Moreover, there were some seagulls on the ground to catch their preys that included worms and moths. It was a younger team that was to contest with a mature, experienced England, but it was also pumped up with spirit to do what its seniors did in 1992, and that on the same ground and against the same country.

What went wrong and who failed the game the comments and analyses both by experts and generality would linger for days and months. But back home the people, fed up of politics and the bread worries, watched the game at their residences and in parks as huge screens were put up there to bring home the crucial finale of this thrill-filled tournament. They prayed for success of the national team.

The failure to bring home the cup did moist some eyes, but there was no dearth of appreciation of the team for making it to the final.

What went wrong at the MCG that is debatable, but a few points that tend to attract consensus begin with hard luck that Pakistan lost the toss to England and was put into bat. As normal, but subject to criticism by some, it was Babar Azam-Mohammad Rizwan duo that opened the match and as expected was tasked to lay a strong foundation for a longer innings. But that did not happen as Sam Curran clean bowled Pakistan’s run machine Rizwan after the latter managed to add 15 runs to scoreboard. Then Babar was dismissed for 32, and what followed was a sheer crumble excepting Shan Masood’s 38.

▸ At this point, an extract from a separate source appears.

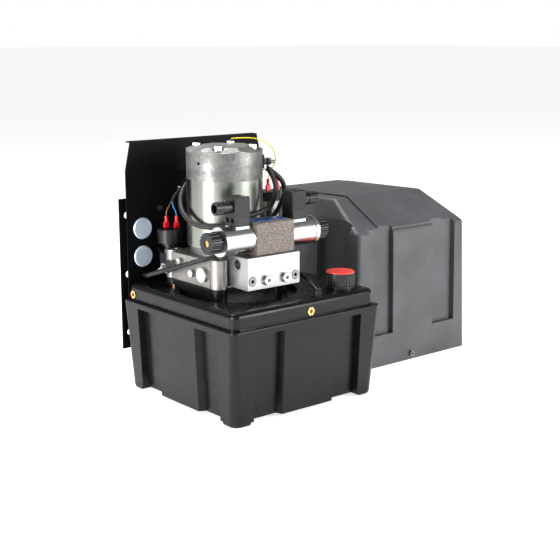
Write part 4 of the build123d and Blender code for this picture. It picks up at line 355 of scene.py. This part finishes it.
SWITCH_SHEATH = [
    (-198.5, 103.0, 317.5),
    (-200.0, 84.0, 318.5),
    (-213.0, 69.0, 320.0),
    (-229.0, 61.0, 315.5),
    (-238.0, 58.0, 304.5),
]
BROWN_WIRE = [
    (-238.6, 59.1, 304.2),
    (-243.0, 58.5, 298.5),
    (-247.8, 59.5, 291.0),
    (-248.6, 59.7, 282.3),
]
BLUE_WIRE = [
    (-237.9, 56.8, 304.2),
    (-239.3, 55.0, 298.0),
    (-236.2, 50.5, 290.5),
    (-235.6, 49.7, 282.3),
]
YELLOW_WIRE = [
    (-160.03, 1.97, 403.58),
    (-167.5, -8.5, 406.0),
    (-162.0, -24.0, 407.5),
    (-145.0, -34.0, 407.5),
    (-124.0, -39.0, 402.0),
    (-107.0, -42.0, 387.0),
    (-101.5, -40.0, 368.0),
    (-107.0, -31.0, 352.0),
    (-109.0, -28.0, 339.3),
]
RED_WIRE = [
    (-87.0, -24.0, 339.3),
    (-87.5, -21.0, 349.5),
    (-96.0, -10.0, 354.0),
    (-110.0, 6.0, 346.0),
    (-124.0, 26.0, 334.0),
    (-142.0, 46.0, 325.0),
    (-164.0, 66.0, 320.5),
    (-181.0, 82.0, 318.5),
    (-184.0, 100.0, 318.0),
]
DRAIN_HOSE = [
    (-123.35, -120.25, 200.55),
    (-119.3, -137.2, 196.5),
    (-116.962, -151.83, 186.012),
]

# Name, CAD node, look, material slot, diameter in millimetres, route.
LEADS = [
    ("feed_lead", "power_leads", "black_rubber", "black_rubber", 8.0, FEED_LEAD),
    ("ground_lead", "power_leads", "black_rubber", "black_rubber", 8.0, GROUND_LEAD),
    ("control_cable", "control_cables", "black_rubber", "black_rubber", 7.0, CONTROL_CABLE),
    ("switch_sheath", "control_cables", "black_rubber", "black_rubber", 6.0, SWITCH_SHEATH),
    ("brown_wire", "signal_wires", "brown_wire", "wire_insulation", 1.8, BROWN_WIRE),
    ("blue_wire", "signal_wires", "blue_wire", "wire_insulation", 1.8, BLUE_WIRE),
    ("yellow_wire", "signal_wires", "yellow_wire", "wire_insulation", 1.8, YELLOW_WIRE),
    ("red_wire", "signal_wires", "red_wire", "wire_insulation", 1.8, RED_WIRE),
    ("drain_hose", "drain_hose", "black_rubber", "black_rubber", 8.0, DRAIN_HOSE),
]
for lead_row in LEADS:
    smooth_lead(*lead_row)


# ---------------------------------------------------------------- stage, light and camera

WHITE = (1.0, 1.0, 1.0, 1.0)
FLOOR_HALF = 60.0
FLOOR_GLOW = 0.7
AMBIENT = 0.24

# Metres and watts: name, place, point it faces, size, power.
LIGHTS = [
    ("left", (-2.3, -0.2, 0.5), (-0.25, 0.0, 0.25), (0.6, 1.0), 54.0),
    ("front", (1.1, -2.3, 0.9), (0.1, 0.0, 0.2), (0.9, 1.3), 66.0),
    ("top", (-0.2, 0.9, 2.2), (-0.1, 0.0, 0.3), (1.8, 1.2), 62.0),
]
CARD_PLACE = (-0.75, -1.9, 0.75)
CARD_TARGET = (-0.19, 0.0, 0.3)
CARD_SIZE = (0.7, 1.6)

CAMERA_PLACE = (-1.2358, -1.4155, 0.5615)
CAMERA_AZIMUTH = math.radians(39.7)
CAMERA_ELEVATION = math.radians(12.3)
CAMERA_LENS = 71.45
CAMERA_SENSOR = 36.0


def facing(place, target):
    """Rotation that turns an object at place to look at target."""
    return (Vector(target) - Vector(place)).to_track_quat("-Z", "Y").to_euler()


def area_light(name, place, target, size, power):
    data = bpy.data.lights.new(name, "AREA")
    data.shape = "RECTANGLE"
    data.size, data.size_y = size
    data.energy = power
    light = bpy.data.objects.new(name, data)
    light.location = place
    light.rotation_euler = facing(place, target)
    bpy.context.scene.collection.objects.link(light)


def stage_sheet(name, half, material):
    """Flat square for the stage, not part of the object."""
    mesh = bpy.data.meshes.new(name)
    build = bmesh.new()
    bmesh.ops.create_grid(build, x_segments=1, y_segments=1, size=half)
    build.to_mesh(mesh)
    build.free()
    mesh.materials.append(material)
    sheet = bpy.data.objects.new(name, mesh)
    bpy.context.scene.collection.objects.link(sheet)
    return sheet


def floor():
    """Plain pale floor, far wider than the object, with a faint glow of its own."""
    shader = Shader("floor_paper", 0.8, specular=0.2)
    shader.bsdf.inputs["Emission Color"].default_value = WHITE
    shader.bsdf.inputs["Emission Strength"].default_value = FLOOR_GLOW
    shader.colour(shader.ramp(shader.noise(2.0, 2.0), [(0.3, grey(0.93)), (0.7, grey(0.95))]))
    stage_sheet("floor", FLOOR_HALF, shader.material)


def dark_card():
    """Black card out of the camera's sight, for dark bands in the polished parts."""
    shader = Shader("card_felt", 0.9, specular=0.1)
    shader.colour(shader.ramp(shader.noise(30.0, 2.0), [(0.3, grey(0.01)), (0.7, grey(0.014))]))
    card = stage_sheet("dark_card", 0.5, shader.material)
    card.location = CARD_PLACE
    card.rotation_euler = facing(CARD_PLACE, CARD_TARGET)
    card.scale = (*CARD_SIZE, 1.0)
    card.visible_camera = False
    card.visible_shadow = False
    card.visible_diffuse = False


def studio_world():
    """White to the camera, softer grey to everything else."""
    world = bpy.data.worlds.new("studio")
    world.use_nodes = True
    tree = world.node_tree
    output = tree.nodes["World Output"]
    seen = tree.nodes["Background"]
    seen.inputs["Color"].default_value = WHITE
    seen.inputs["Strength"].default_value = 1.0
    lit = tree.nodes.new("ShaderNodeBackground")
    lit.inputs["Color"].default_value = WHITE
    lit.inputs["Strength"].default_value = AMBIENT
    path = tree.nodes.new("ShaderNodeLightPath")
    mix = tree.nodes.new("ShaderNodeMixShader")
    tree.links.new(path.outputs["Is Camera Ray"], mix.inputs["Fac"])
    tree.links.new(lit.outputs["Background"], mix.inputs[1])
    tree.links.new(seen.outputs["Background"], mix.inputs[2])
    tree.links.new(mix.outputs["Shader"], output.inputs["Surface"])
    bpy.context.scene.world = world


def camera():
    """Camera to the left of the front and a little above the object."""
    data = bpy.data.cameras.new("camera")
    data.lens = CAMERA_LENS
    data.sensor_width = CAMERA_SENSOR
    data.clip_end = 100.0
    eye = bpy.data.objects.new("camera", data)
    eye.location = CAMERA_PLACE
    level = math.cos(CAMERA_ELEVATION)
    look = Vector(
        (
            math.sin(CAMERA_AZIMUTH) * level,
            math.cos(CAMERA_AZIMUTH) * level,
            -math.sin(CAMERA_ELEVATION),
        )
    )
    eye.rotation_euler = look.to_track_quat("-Z", "Y").to_euler()
    bpy.context.scene.collection.objects.link(eye)
    bpy.context.scene.camera = eye


floor()
studio_world()
for light_row in LIGHTS:
    area_light(*light_row)
dark_card()
camera()
bpy.context.scene.view_settings.view_transform = "Standard"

According to Shan Masood, the top scorer, “We were aiming for 170 and having looked at the way the innings ended, we could have used a batsman staying in and getting us at least 155-160, which would have been good on that pitch”. But that did not happen and Pakistan’s batting virtually collapsed at 137, and was quite a fair game to be hunted by the Englishmen.

However that being the challenge the hope was still not lost; Pakistan had one of the best bowling quartets. And so it seemed in the beginning as the national team bowled out Butler at 26, Hales at 1 and Salt at 10. But then came the heart-breaking injury of Shaheen Afridi, who twisted his knee while taking a catch to dismiss Harry Brook in the 13th over. This was a great breakthrough for the otherwise cornered England. Pakistan was rated the best bowling team, yet it could not fill the gap the batters left for it.

Of course the failure to lift T20 World Cup is a great loss, but as one sees through the haze of this failure one sees hope hovering over horizon of Pakistan cricket. Compared to most of other contestants for the Cup the national team was younger, but by the time it goes to next clash for 50 or 20-over global contests it would be far more time-tested and immune to withstand pressure.

Shaheen, Naseem, Shadab and Haris are among those who constitute Pakistan’s young brigade that would be the right set of Pakistan for international cricket. What the country needs now is a team that builds up a formidable total - a requisition cut out for the Pakistan Cricket Board. Last but not least, congratulations England on winning your second T20 World Cup.